A new study has found that deprivation of arginine, an amino acid, may cause Alzheimer’s disease in people.
The researchers are considering the new finding a major development in the ongoing researches on the debilitating illness. According to them, the new findings could also help in developing new treatment strategies for patients suffering from the memory loss disease.
The study, which was conducted by a team of researchers at the Duke University, mainly focused on the immune system of the participants and uncovered that cells designed for providing protection to the brain from infection will uncharacteristically use the arginine during the early stages of Alzheimer’s Disease.
Senior study author Dr. Carol Colton said, “Our approach is recognized as unique and opens new avenues to think about what causes Alzheimer’s disease and new ways to treat the disease.”
During the study, the researchers used a cancer-treating drug called difluoromethylornithine for blocking the arginine consumption process. According to Colton, even though the drug helped in saving arginine loss, a more suitable agent is still required to be discovered.
However, the mice that underwent the therapy were found performing better on memory tests.
“The response to this potential new mechanism is favorable.

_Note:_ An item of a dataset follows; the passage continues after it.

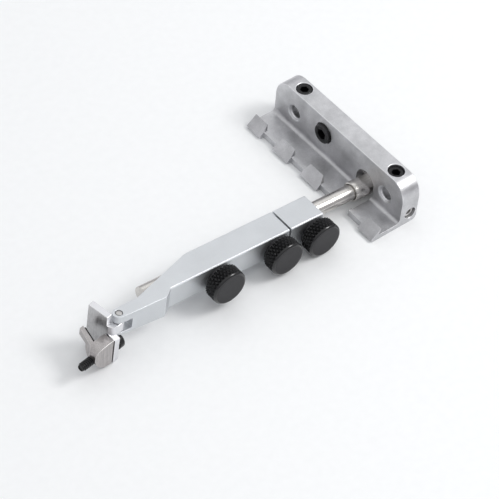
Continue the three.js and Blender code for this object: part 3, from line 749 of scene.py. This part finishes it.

We are cautiously optimistic,” Colton said.
The researchers will now be carrying a test on older mice that are diagnosed with an advanced form of Alzheimer’s disease.
Over five million people in the United States were affected with the Alzheimer’s disease in 2013. According to the Center for Disease Control and Prevention (CDC), the figure is projected to increase to 14 million people in 2050.
The findings of the study were detailed on Wednesday in Journal of Neuroscience.